November 22, 2013

Busy Morning

Yesterday morning was interesting, y'all. There were a couple of big stories that broke soon after I got into work. First, there was an explosion at a pyrotechnics building in Owens Crossroads. Then a suspicious package was found attached to a chemical tanker rail car outside a plant in Decatur.

Now, I've worked in newsrooms and radio off and on since 2003. The only time I was in an active newsroom; however, was during my internship and first media job summer 2003 through early 2004. The most we saw in those months was heated debate about the vote on whether or not Athens would go "wet" and the upcoming elections. I was working for Cumulus (WZYP/WHRP) when a traffic accident sent a school bus over the Parkway railing in Huntsville. But, I was stationed in the sales office at that time, an entire city away from the broadcast station, so I had no idea what it was like in the news studio that day.

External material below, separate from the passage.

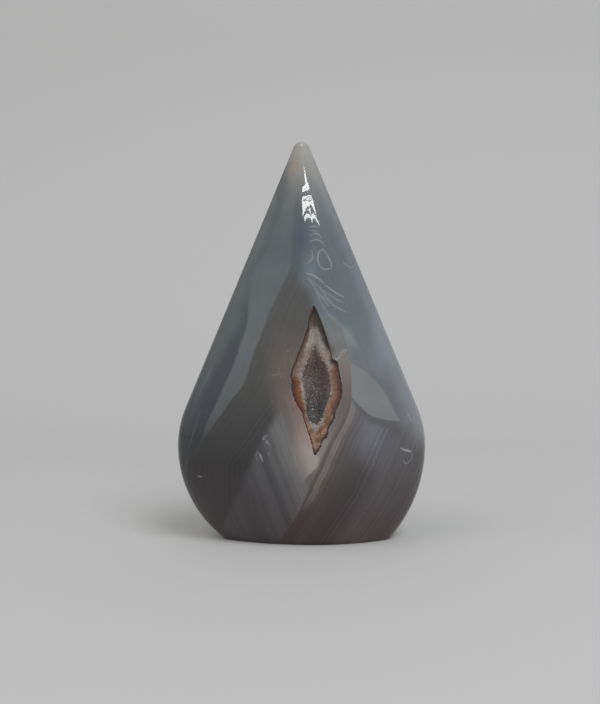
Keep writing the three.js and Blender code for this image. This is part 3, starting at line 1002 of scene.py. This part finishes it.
def make_mark_group():
    """A mark along a shallow arc, thinner at its ends: how strongly it covers a place."""
    group = bpy.data.node_groups.new("Mark", "ShaderNodeTree")
    mix = Mix(group)
    kinds = {"Place": "Vector", "Start": "Vector", "End": "Vector", "Bow": "Float", "Half": "Float"}
    for name, kind in kinds.items():
        group.interface.new_socket(name, in_out="INPUT", socket_type="NodeSocket" + kind)
    group.interface.new_socket("Cover", in_out="OUTPUT", socket_type="NodeSocketFloat")
    given = group.nodes.new("NodeGroupInput").outputs
    place, start, end, bow, half_width = (given[name] for name in kinds)
    away = mix.vector("SUBTRACT", place, start)
    line = mix.vector("SUBTRACT", end, start)
    length = mix.vector("LENGTH", line)
    along = mix.math("DIVIDE", mix.vector("DOT_PRODUCT", away, line), length)
    nearest = mix.math("MINIMUM", mix.math("MAXIMUM", along, 0), length)
    past_end = mix.minus(along, nearest)
    share = mix.math("DIVIDE", mix.minus(along, past_end), length)
    rise = mix.times(share, mix.minus(1, share), 4)
    left = mix.vector("CROSS_PRODUCT", (0, 0, 1), line)
    beside = mix.math("DIVIDE", mix.vector("DOT_PRODUCT", away, left), length)
    off = mix.minus(beside, mix.times(rise, bow))
    square = mix.linear(off, off, mix.times(past_end, past_end))
    width = mix.times(half_width, mix.linear(rise, 0.45, 0.55))
    cover = group.nodes.new("NodeGroupOutput").inputs["Cover"]
    mix.feed(cover, mix.fade(mix.math("SQRT", square), width, 0))
    return group


def new_material(name, roughness, ior):
    material = bpy.data.materials.new(name)
    material.use_nodes = True
    shader = material.node_tree.nodes["Principled BSDF"]
    shader.inputs["Roughness"].default_value = roughness
    shader.inputs["IOR"].default_value = ior
    return material, Mix(material.node_tree), shader


def millimetres(mix):
    """The place in the stone, in millimetres."""
    return mix.scaled(mix.step("TexCoord", output=3), 1 / MM)


def paint_blade_reflections(mix):
    """The outer flank on the left, two blades of painted reflection that rise along it, and the
    dark heart.
    """
    from_dark_reflection = mix.beside(DARK_REFLECTION_EDGE)
    from_light_reflection = mix.beside(LIGHT_REFLECTION_EDGE)
    from_heart = mix.beside(HEART_EDGE)
    dark = mix.shades(mix.up, DARK_BLADE_REFLECTION)
    colour = mix.paint(mix.shades(mix.up, OUTER_FLANK), dark, mix.fade(from_dark_reflection, -1.2, 1.6))
    in_light_reflection = mix.past_edge(from_light_reflection, mix.levels(62, 96, 0.5, 3.5))
    colour = mix.paint(colour, mix.shades(mix.up, LIGHT_BLADE_REFLECTION), in_light_reflection)
    colour = mix.streaks(colour, from_light_reflection, 2.6, 0.08)
    heart = mix.streaks(mix.shades(mix.up, HEART), from_heart, 0.9, 0.16)
    in_heart = mix.past_edge(from_heart, mix.levels(100, 108, 0.3, 2.2))
    return mix.paint(colour, heart, in_heart)


def paint_fan(mix, colour):
    """The fan of leaning stripes, low on the left."""
    field = mix.linear(mix.up, 0.35, mix.across)
    fan = mix.streaks(mix.shades(field, FAN_STRIPES), field, 0.8, 0.18)
    fan = mix.tint(fan, mix.shades(mix.up, FAN_FOOT_SHADE_TINT))
    in_fan = mix.fade(mix.beside(MITRE), -1.6, 1.6)
    return mix.paint(colour, fan, mix.times(in_fan, mix.levels(45, 34)))


def paint_wedge_and_stain(mix, colour):
    """The pale wedge below the cavity, and the iron stain along the cavity's left edge."""
    foot = mix.linear(mix.across, 1.1, 19.4)
    over_foot = mix.fade(mix.minus(mix.up, foot), -0.6, 0.8)
    in_wedge = mix.fade(mix.beside(WEDGE_EDGE), -2, 4.5)
    in_wedge = mix.times(in_wedge, over_foot, mix.levels(42, 30), mix.front)
    colour = mix.paint(colour, PALE_WEDGE, in_wedge)
    spread = mix.fade(mix.beside(STAINED_EDGE), -6, 0.3)
    blotches = mix.noise(mix.step("CombineXYZ", (mix.across, mix.up, 0)), 1.6)
    stain = mix.times(mix.within(mix.up, (27, 33), (50, 40)), mix.fade(blotches, 0.2, 0.6))
    stain = mix.times(stain, spread, spread, mix.front, 0.6)
    return mix.paint(colour, IRON_STAIN, stain)


def paint_left(mix):
    """Left of the middle: painted reflection blades, the heart, a warm halo, the fan, the wedge."""
    colour = paint_blade_reflections(mix)
    from_halo = mix.beside(HALO_EDGE)
    in_halo = mix.within(mix.up, (33, 38), (68, 52))
    in_halo = mix.times(mix.fade(from_halo, -4, 3.5), in_halo, mix.front)
    colour = mix.paint(colour, mix.streaks(HALO, from_halo, 0.8, 0.1), in_halo)
    colour = paint_fan(mix, colour)
    colour = paint_wedge_and_stain(mix, colour)
    return mix.veiled(colour, VIOLET_IN_HEART)


def paint_patch_reflection(mix, colour):
    """A painted reflection on the right flank: a pale patch, and the shade below it."""
    over_foot = mix.over(PATCH_FOOT)
    in_patch_reflection = mix.times(mix.fade(mix.beside(PATCH_SIDE), 0.7, -0.3), mix.levels(55, 52.5))
    in_patch_reflection = mix.times(in_patch_reflection, mix.fade(over_foot, -0.2, 0.3), mix.front)
    colour = mix.paint(colour, PALE_PATCH_REFLECTION, in_patch_reflection)
    in_shade = mix.within(mix.across, (14, 16), (30, 27))
    in_shade = mix.times(mix.fade(over_foot, 0.2, -0.5), in_shade)
    return mix.paint(colour, PATCH_SHADE, in_shade)


def paint_low_bands(mix, from_line):
    """The low bands on the right. They run beside the pale line, down to the foot."""
    # Painted shade near the foot
    foot_shade = mix.times(mix.levels(16, 10), mix.fade(from_line, 6, 3))
    low = mix.paint(mix.shades(from_line, LOW_RIGHT), LOW_FOOT_SHADE, foot_shade)
    # A lilac haze of painted reflection
    low = mix.veiled(low, LILAC_SHEEN_ON_FOOT)
    low = mix.streaks(low, from_line, 0.9, 0.2)
    return mix.tint(low, mix.shades(mix.up, LOW_FOOT_SHADE_TINT))


def paint_light_on_right_edge(mix, colour):
    """The paler right edge: painted light, where light gets into the stone."""
    from_outline = mix.minus(mix.curve(mix.up, RIGHT_OUTLINE), mix.across)
    painted_light = mix.fade(from_outline, mix.curve(mix.up, PAINTED_LIGHT_REACH), -0.5)
    painted_light = mix.times(painted_light, mix.levels(25, 34), mix.levels(60, 84, 0.65, 0.4), mix.front)
    return mix.paint(colour, PAINTED_EDGE_LIGHT, painted_light)


def paint_beside_cavity(mix, low, from_line):
    """Between the cavity and the pale line: a lighter band, and the wedge's right side."""
    beside = mix.streaks(mix.shades(mix.up, BESIDE_RIGHT), from_line, 0.9, 0.1)
    beside = mix.paint(beside, low, mix.levels(43, 36))
    reach = mix.curve(mix.up, WEDGE_REACH)
    in_wedge = mix.times(mix.fade(from_line, -0.9, -2.3), reach, mix.front)
    return mix.paint(beside, PALE_WEDGE, in_wedge)


def paint_right(mix):
    """Right of the middle: the flank, the low bands and the cavity's right side."""
    lean = mix.linear(mix.up, 0.43, mix.across)
    flank = mix.streaks(mix.shades(mix.up, RIGHT_FLANK), lean, 2.4, 0.05)
    # The flank's lilac veil is a painted reflection
    for veil in (LILAC_SHEEN_ON_FLANK, GREEN_ON_FLANK):
        flank = mix.veiled(flank, veil)
    flank = paint_patch_reflection(mix, flank)
    from_line = mix.beside(PALE_LINE)
    low = paint_low_bands(mix, from_line)
    flank = mix.paint(flank, low, mix.fade(mix.over(SHADE_FOOT), 0.7, -0.7))
    flank = paint_light_on_right_edge(mix, flank)
    beside = paint_beside_cavity(mix, low, from_line)
    in_beside = mix.times(mix.fade(from_line, 0.3, -0.3), mix.levels(69, 66))
    colour = mix.paint(flank, beside, in_beside)
    # A painted shadow beside the cavity's upper right edge
    in_shade = mix.within(mix.up, (54.5, 57.5), (70, 66))
    beside_cavity = mix.fade(mix.beside(SHADED_EDGE), 2.2, 0.7)
    in_shade = mix.times(beside_cavity, in_shade, mix.front, 0.7)
    return mix.paint(colour, EDGE_SHADE, in_shade)


def cover_with_marks(mix):
    """All of the front's fine lines and scuffs, as one mask: painted reflection lines, and wear."""
    group = make_mark_group()
    place = mix.step("CombineXYZ", (mix.across, mix.up, 0))
    cover = None
    for half_width, strength, start, end, bow in MARKS:
        values = (place, (*start, 0), (*end, 0), bow, half_width * MARK_SPREAD)
        mark = mix.step("Group", values, node_tree=group)
        mark = mix.times(mark, strength * MARK_STRENGTH)
        cover = mix.math("MAXIMUM", cover, mark) if cover else mark
    return mix.times(cover, mix.front)


def polish_waves(mix):
    """Slight waves on the upper ridge, which break up the lamp's reflection."""
    place = millimetres(mix)
    across, _, up = mix.split(place)
    near_ridge = mix.blob(across, up, WAVES_MIDDLE, WAVES_REACH)
    height = mix.times(mix.uneven(place, WAVES_APART, 0), near_ridge)
    return mix.step("Bump", {"Strength": 1, "Distance": WAVES_HEIGHT, "Height": height})


def set_agate_place(mix):
    """Sets the place of the bands: a little uneven, and leaning behind the middle."""
    place = millimetres(mix)
    shift = mix.vector("SUBTRACT", mix.noise(place, 7, 3, 1), (0.5, 0.5, 0.5))
    place = mix.vector("ADD", place, mix.scaled(shift, 0.9))
    across, deep, up = mix.split(place)
    mix.front = mix.fade(deep, 0, -2.5)
    behind = mix.math("MAXIMUM", deep, 0)
    mix.across = mix.linear(behind, 0.4, across)
    mix.up = mix.linear(behind, -0.3, up)
    return place, deep


def make_agate():
    """Banded agate, polished: grey zones that bend round the cavity, and a pale tip."""
    material, mix, shader = new_material("Polished agate", POLISH, 1.54)
    place, deep = set_agate_place(mix)
    left = paint_left(mix)
    right = paint_right(mix)
    upper_back = mix.times(mix.fade(deep, 0, 3), mix.levels(38, 52))
    soft = mix.linear(upper_back, 6, mix.levels(60, 84, 0.35, 2.8))
    colour = mix.paint(left, right, mix.past_edge(mix.beside(MIDDLE), soft))
    colour = mix.veiled(colour, TEAL_AT_RIDGE, mix.front)
    # A painted glow of light in the tip
    colour = mix.veiled(colour, PAINTED_TIP_GLOW)
    colour = mix.shaded(colour, mix.mapped(mix.noise(place, 6), 0.3, 0.7, 0.94, 1.06))
    cover = cover_with_marks(mix)
    # Scuffs, and lines of painted reflection below the ridge, in one pale colour
    mix.feed(shader.inputs["Base Color"], mix.paint(colour, SCRATCH_AND_REFLECTION_LINE, cover))
    mix.feed(shader.inputs["Roughness"], mix.mapped(cover, 0, 1, POLISH, WORN))
    mix.feed(shader.inputs["Normal"], polish_waves(mix))
    return material


def paint_crust_bands(mix, inward, level):
    """Rusty bands below and tan ones above, a pale upper wall and a grey top of painted shade."""
    on_right = mix.fade(mix.across, 3.4, 4.6)
    low, high = (
        mix.paint(mix.shades(inward, left), mix.shades(inward, right), on_right)
        for left, right in ((BANDS_LEFT, BANDS_RIGHT), (BANDS_UPPER_LEFT, BANDS_UPPER_RIGHT))
    )
    turn = mix.linear(on_right, 4.8, 49.6)
    lowered = mix.times(inward, mix.times(on_right, -3.6))
    above = mix.minus(level, mix.math("ADD", turn, lowered))
    colour = mix.paint(low, high, mix.fade(above, -0.5, 0.5))
    pale = mix.times(mix.fade(inward, 0.3, 0.55), mix.fade(level, 56, 58.5))
    colour = mix.paint(colour, CRUST_PALE, pale)
    # The recess's top, darkened as painted shade
    return mix.paint(colour, CRUST_TOP_SHADE, mix.fade(level, 63, 65.2))


def paint_crust_foot(mix, colour, place, inward, level):
    """The crust's foot: patches of tan and rust, with the rusty bands at its edge."""
    patches = mix.fade(mix.noise(place, 1.6), 0.4, 0.62)
    foot = mix.paint(CRUST_TAN, CRUST_RUST, patches)
    foot = mix.paint(foot, mix.shades(inward, BANDS_RIGHT), mix.fade(inward, 0.22, 0.05))
    return mix.paint(colour, foot, mix.fade(level, 41, 36.5))


def make_crust_rock():
    """The crust's rim: bands along the cavity's edge, dark with painted shade and brown stain, and
    white beads at the brink.
    """
    material, mix, shader = new_material("Banded crust", 0.55, 1.5)
    shader.inputs["Specular IOR Level"].default_value = 0.18
    place = millimetres(mix)
    mix.across, _, mix.up = mix.split(place)
    uneven = mix.uneven(place, 1.1, 3)
    reach = mix.step("Attribute", output=2, attribute_name="inward")
    inward = mix.linear(uneven, 0.26, reach)
    level = mix.linear(uneven, 2.2, mix.up)
    colour = mix.veiled(paint_crust_bands(mix, inward, level), NOTCH_TAN)
    colour = paint_crust_foot(mix, colour, place, inward, level)
    frayed = mix.linear(mix.uneven(place, 0.5, 2), 0.22, reach)
    # The dark edge: painted shade, and brown stain
    edge_shade_and_stain = mix.times(mix.fade(frayed, 0.1, 0.03), 0.8)
    colour = mix.paint(colour, CRUST_EDGE_SHADE_AND_STAIN, edge_shade_and_stain)
    beads = mix.times(mix.fade(inward, 0.66, 0.8), mix.fade(level, 39.6, 37.4))
    colour = mix.paint(colour, CRUST_WHITE, beads)
    grain = mix.noise(place, 0.6, 3)
    colour = mix.shaded(colour, mix.mapped(grain, 0.3, 0.7, 0.74, 1.26))
    bump = {"Strength": 1, "Distance": 0.08 * MM, "Height": grain}
    mix.feed(shader.inputs["Base Color"], colour)
    mix.feed(shader.inputs["Normal"], mix.step("Bump", bump))
    return material


def make_quartz():
    """Small quartz points, partly see-through, each with a shade of its own, a few with a painted
    glint.
    """
    material, mix, shader = new_material("Druse quartz", 0.16, 1.54)
    shader.inputs["Transmission Weight"].default_value = 0.2
    _, _, up = mix.split(millimetres(mix))
    tint = mix.step("Attribute", output=2, attribute_name="crystal_tint")
    shade = mix.linear(tint, 0.35, 0.82)
    # Crystals darker low down, as painted shade
    mix.feed(shader.inputs["Base Color"], mix.shaded(mix.shades(up, DRUSE_WITH_PAINTED_SHADE), shade))
    return material


def plain(name, colour, roughness):
    material, _, shader = new_material(name, roughness, 1.5)
    shader.inputs["Base Color"].default_value = rgba(colour)
    return material


stone = make_stone()
stone.data.materials.append(make_agate())
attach(stone, "root")
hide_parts("agate_stone")

crust = make_crust()
crust.data.materials.append(make_crust_rock())
crust.data.materials.append(make_quartz())
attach(crust, "root")
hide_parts("quartz_crust")

add_camera()
add_lights()
add_world()
add_stage()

Yesterday was my first time being in the station when local news was breaking.

My day job is with a small, independently owned local news/talk radio station. We don't have enough people on staff to send someone out to the scene when something like this happens, so we were dependent upon reaching the local EMA and police departments by phone as well as watching live feeds from larger news outlets who had people on site. Still, it was interesting and busy carrying information back and forth.

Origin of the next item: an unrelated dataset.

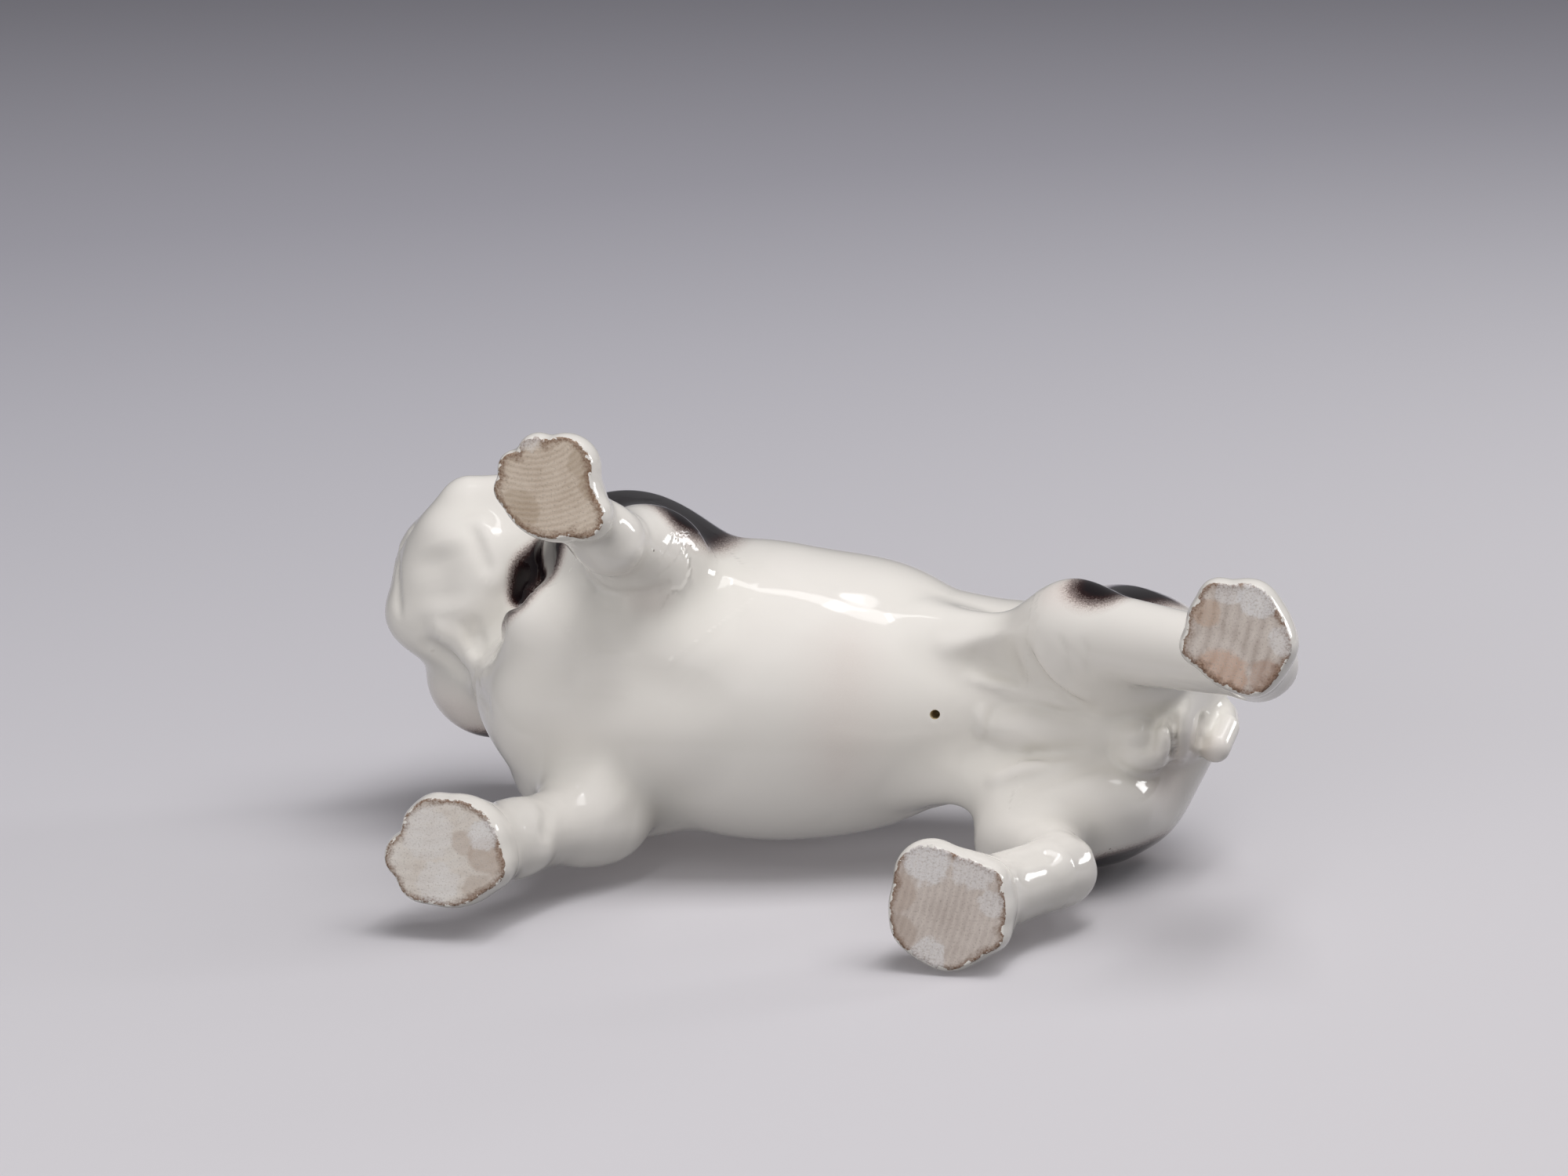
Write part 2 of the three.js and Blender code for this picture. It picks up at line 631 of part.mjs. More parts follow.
// A casting's clay, running a little past its seams, and the two cutters that end it and its neighbours
// there. The cutters are one skin moved in and out by half the gap, and reach a little past the dog.
function clayOf(name) {
  const { field, cell } = castings[name];
  const inShare = share(name);
  const box = field.box.clone().expandByScalar(PAST_SEAM);
  const clay = skin((x, y, z) => Math.max(wholeDog(x, y, z), inShare(x, y, z) - PAST_SEAM), box, cell);
  if (name === 'trunk') return { clay: solidOf(clay) };
  const cut = skin((x, y, z) => Math.max(inShare(x, y, z), wholeDog(x, y, z) - PAST_SEAM), box, CUTTER_CELL);
  cut.computeVertexNormals();
  const moved = (distance) => {
    const geometry = cut.clone();
    const { position, normal } = geometry.attributes;
    for (let i = 0; i < position.array.length; i += 1) position.array[i] += distance * normal.array[i];
    return solidOf(geometry);
  };
  return { clay: solidOf(clay), inner: moved(-SEAM_GAP / 2), outer: moved(SEAM_GAP / 2) };
}

// The hollow that the drained slip leaves in a casting, a wall's thickness from its skin and seams.
function hollowOf(name) {
  const { field } = castings[name];
  const inShare = share(name);
  const hollow = (x, y, z) => Math.max(field(x, y, z) + WALL, inShare(x, y, z) + 1.5 * WALL);
  return largest(solidOf(skin(hollow, field.box, CAVITY_CELL)));
}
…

Where I became a bit irritated was people making a huge joke out of the incident both during the scare and immediately after the package was found to be drugs rather than explosives. Maybe these folks felt the need to make light of the situation to keep from freaking out, but is it really a laughing matter? The package was found on a tanker used to carry a corrosive and toxic chemical in the middle of a manufacturing district and near a nuclear plant. If it had been an explosive and, Lord forbid, it went off, what would they have said then?

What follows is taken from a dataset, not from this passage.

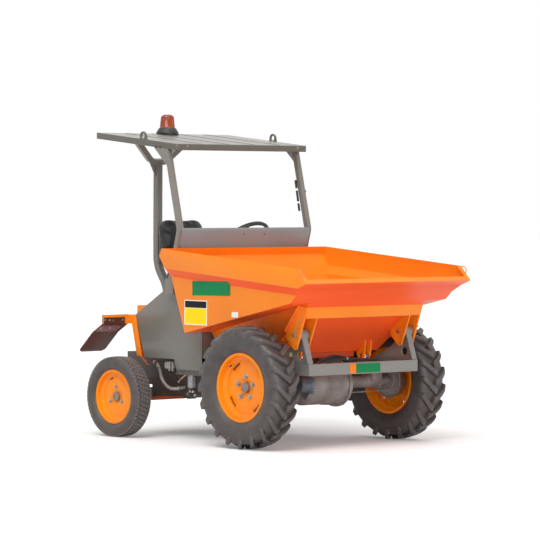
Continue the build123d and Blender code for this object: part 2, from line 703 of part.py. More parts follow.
def knuckle(side):
    """The steered end of the rear axle: block, spindle and arm, turning on the kingpin."""
    z = REAR_TYRE_R
    shoulder = KINGPIN_Y + KNUCKLE_OUT
    body = box(REAR_AXLE - 26, REAR_AXLE + 26, KINGPIN_Y - 28, KINGPIN_Y + 30, z - KNUCKLE_HALF,
               z + KNUCKLE_HALF)
    body = body + cross_rod(REAR_AXLE, z, KINGPIN_Y + 28, shoulder, 30)
    body = body + cross_rod(REAR_AXLE, z, shoulder - 1, shoulder + REAR_SPINDLE_REACH, REAR_SPINDLE_R)
    arm_y = KINGPIN_Y - STEER_ARM_Y
    body = body + box(REAR_AXLE - STEER_ARM - 16, REAR_AXLE - 20, arm_y - 12, arm_y + 12, z + 10, z + 26)
    body = body - Pos(REAR_AXLE, KINGPIN_Y, z) * Cylinder(KINGPIN_R + PIN_GAP, 200)
    return body if side > 0 else mirror(body, about=Plane.XZ)


def make_tie_rod():
    x = REAR_AXLE - STEER_ARM
    z = REAR_TYRE_R + 26 + SEAT_GAP
    y = KINGPIN_Y - STEER_ARM_Y
    shape = rod((x, -y, z + 9), (x, y, z + 9), 8)
    for part in both_sides(Pos(x, y, z + 9) * Cylinder(15, 18)):
        shape = shape + part
    return shape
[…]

Are emergency teams called in for false alarms? Yes. It happens. Does this mean those teams should never be called in for preventative measures? I'd have to say no. Thought has to go into the decision, but at some point, a call has to be made. Only time will tell if a decision was right or not, but when an official errs on the side of caution in a situation like this, it seems extremely ungrateful to turn around and start impinging the IQ of the one who made the call instead of just being relieved it was a false alarm.

You never know when the "bag of pot" might actually be threat, and I wouldn't want to be in town the day an emergency official decided to let it go for fear of being made a laughing stock.